▶ DATASET SECTION:
-- Begin --

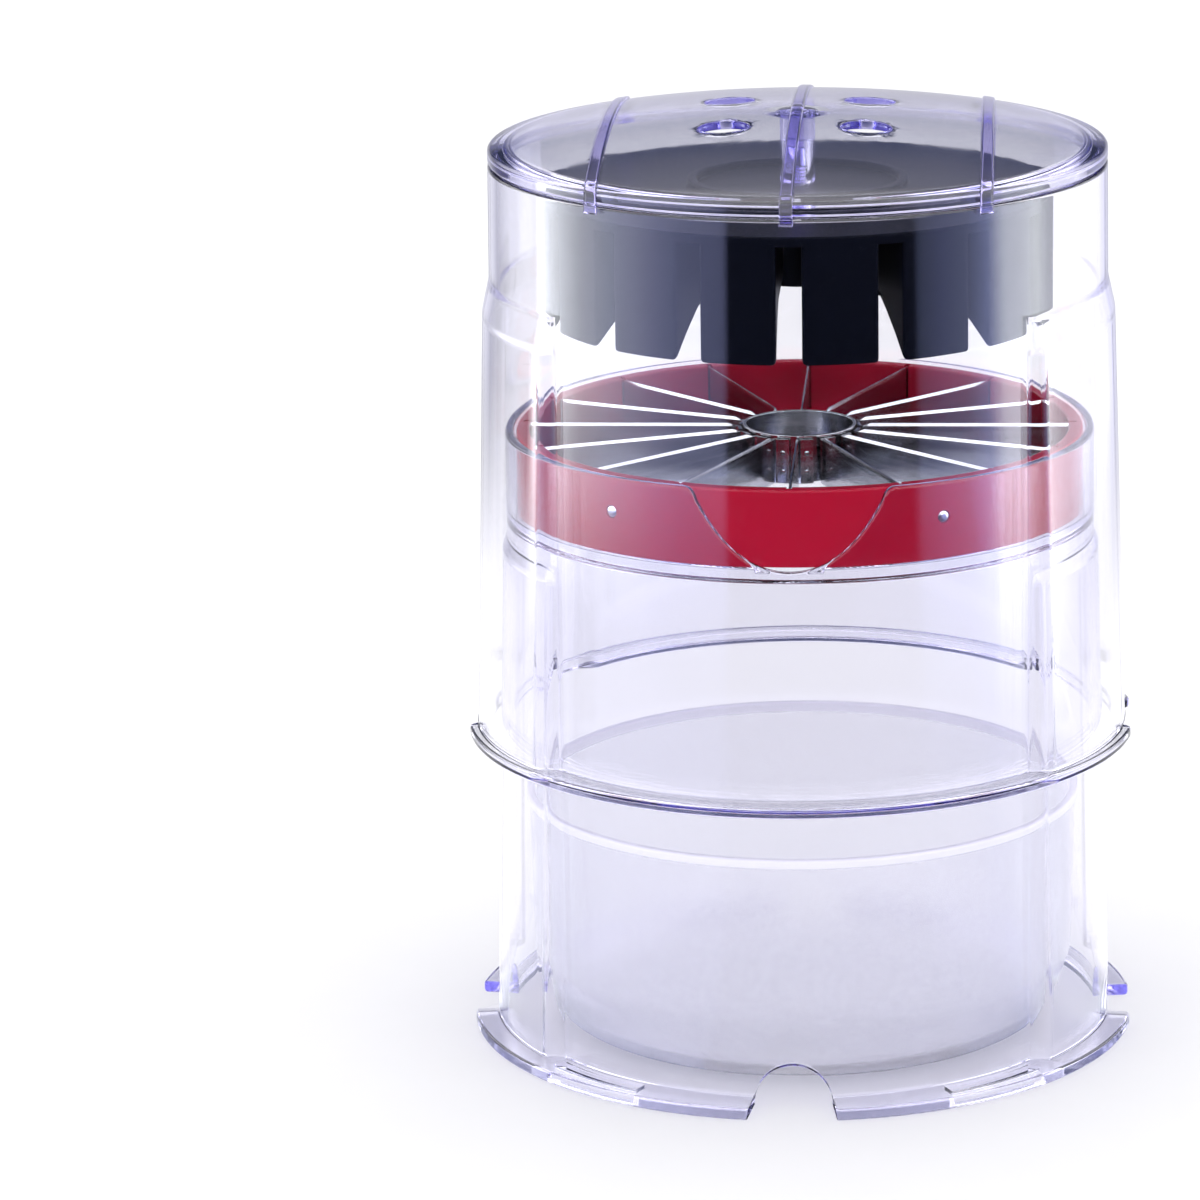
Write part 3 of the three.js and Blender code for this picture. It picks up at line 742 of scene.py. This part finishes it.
def finger():
    """A hollow finger, open below, along +X, whose end follows the hollow for the apple."""
    def at_level(outline, level):
        return np.column_stack((outline, np.full(len(outline), level)))

    def at_end(outline, lift):
        return np.column_stack((outline, finger_level(np.hypot(outline[:, 0], outline[:, 1])) + lift))

    edge = 0.8
    plain = finger_outline(0, FINGER_TIP, PUSHER_RADIUS, 0.9)
    rings = [at_level(plain, PLATE_TOP - 0.5), at_level(plain, FINGER_MIDDLE), at_end(plain, edge)]
    for k in range(1, 6):
        turn = math.radians(18 * k)
        inset = edge * (1 - math.cos(turn))
        outline = finger_outline(inset, FINGER_TIP + inset, PUSHER_RADIUS - inset, 0.9)
        rings.append(at_end(outline, edge * (1 - math.sin(turn))))
    flare, inside = 0.3, PUSHER_RADIUS - FINGER_WALL
    pocket = finger_outline(FINGER_WALL, POCKET_TIP, inside, 0.5)
    wide = finger_outline(FINGER_WALL - flare, POCKET_TIP - flare, inside + flare, 0.6)
    rings += [at_end(wide, 0), at_end(pocket, flare), at_level(pocket, PLATE_TOP - PLATE_THICKNESS + 0.1)]
    return loft("finger", rings)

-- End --

▶ WHAT YOU SHOULD DO: Write out the full listing exactly as given.

▶ FULL RESPONSE:
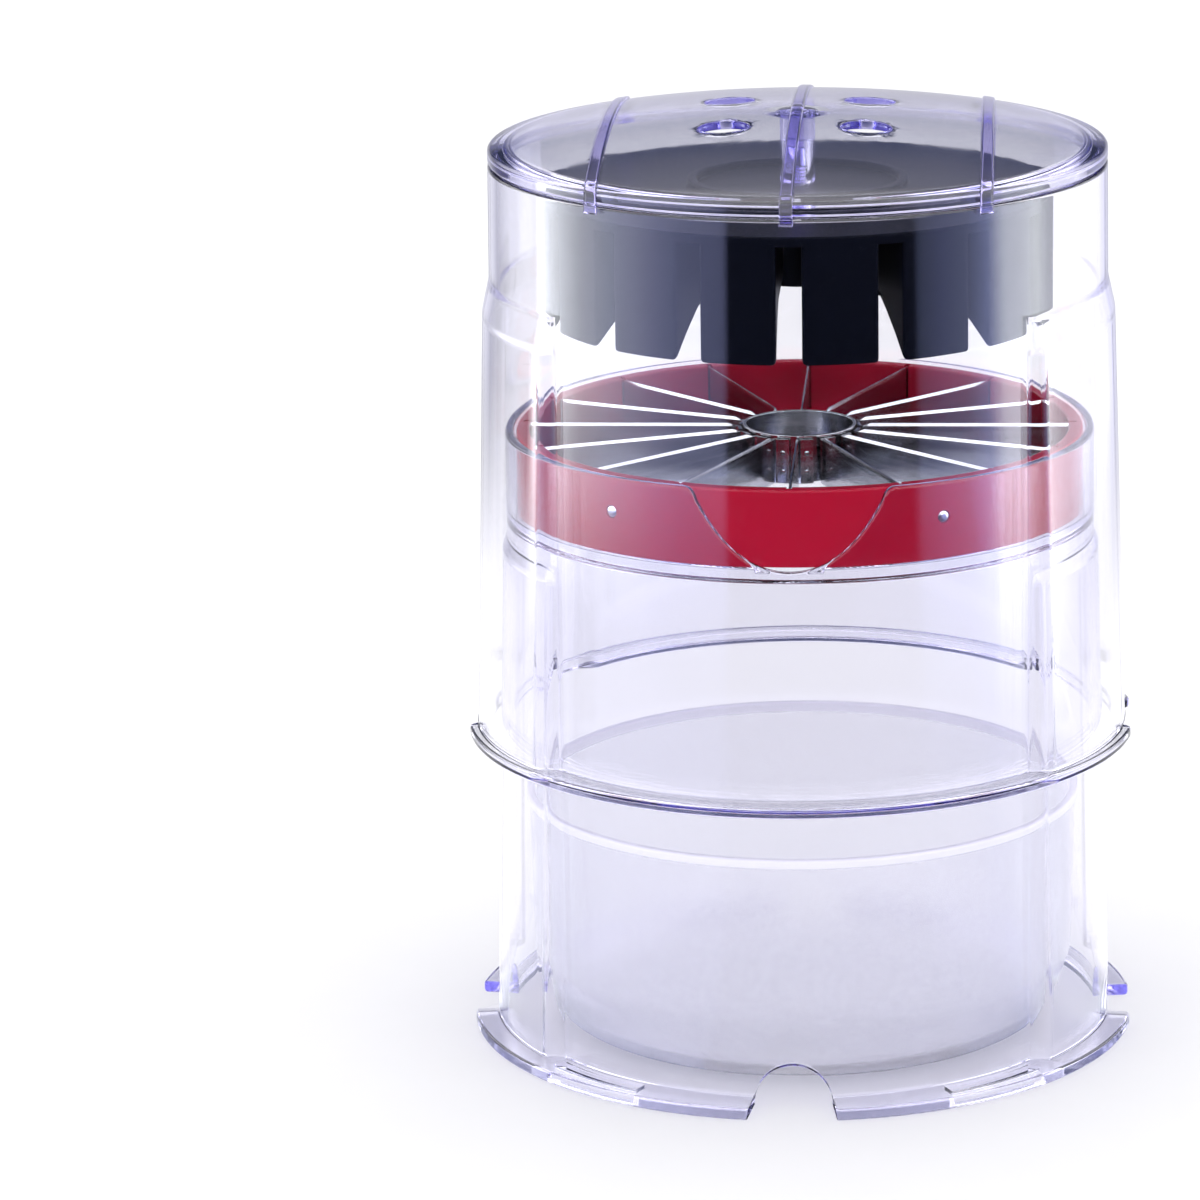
Write part 3 of the three.js and Blender code for this picture. It picks up at line 742 of scene.py. This part finishes it.
def finger():
    """A hollow finger, open below, along +X, whose end follows the hollow for the apple."""
    def at_level(outline, level):
        return np.column_stack((outline, np.full(len(outline), level)))

    def at_end(outline, lift):
        return np.column_stack((outline, finger_level(np.hypot(outline[:, 0], outline[:, 1])) + lift))

    edge = 0.8
    plain = finger_outline(0, FINGER_TIP, PUSHER_RADIUS, 0.9)
    rings = [at_level(plain, PLATE_TOP - 0.5), at_level(plain, FINGER_MIDDLE), at_end(plain, edge)]
    for k in range(1, 6):
        turn = math.radians(18 * k)
        inset = edge * (1 - math.cos(turn))
        outline = finger_outline(inset, FINGER_TIP + inset, PUSHER_RADIUS - inset, 0.9)
        rings.append(at_end(outline, edge * (1 - math.sin(turn))))
    flare, inside = 0.3, PUSHER_RADIUS - FINGER_WALL
    pocket = finger_outline(FINGER_WALL, POCKET_TIP, inside, 0.5)
    wide = finger_outline(FINGER_WALL - flare, POCKET_TIP - flare, inside + flare, 0.6)
    rings += [at_end(wide, 0), at_end(pocket, flare), at_level(pocket, PLATE_TOP - PLATE_THICKNESS + 0.1)]
    return loft("finger", rings)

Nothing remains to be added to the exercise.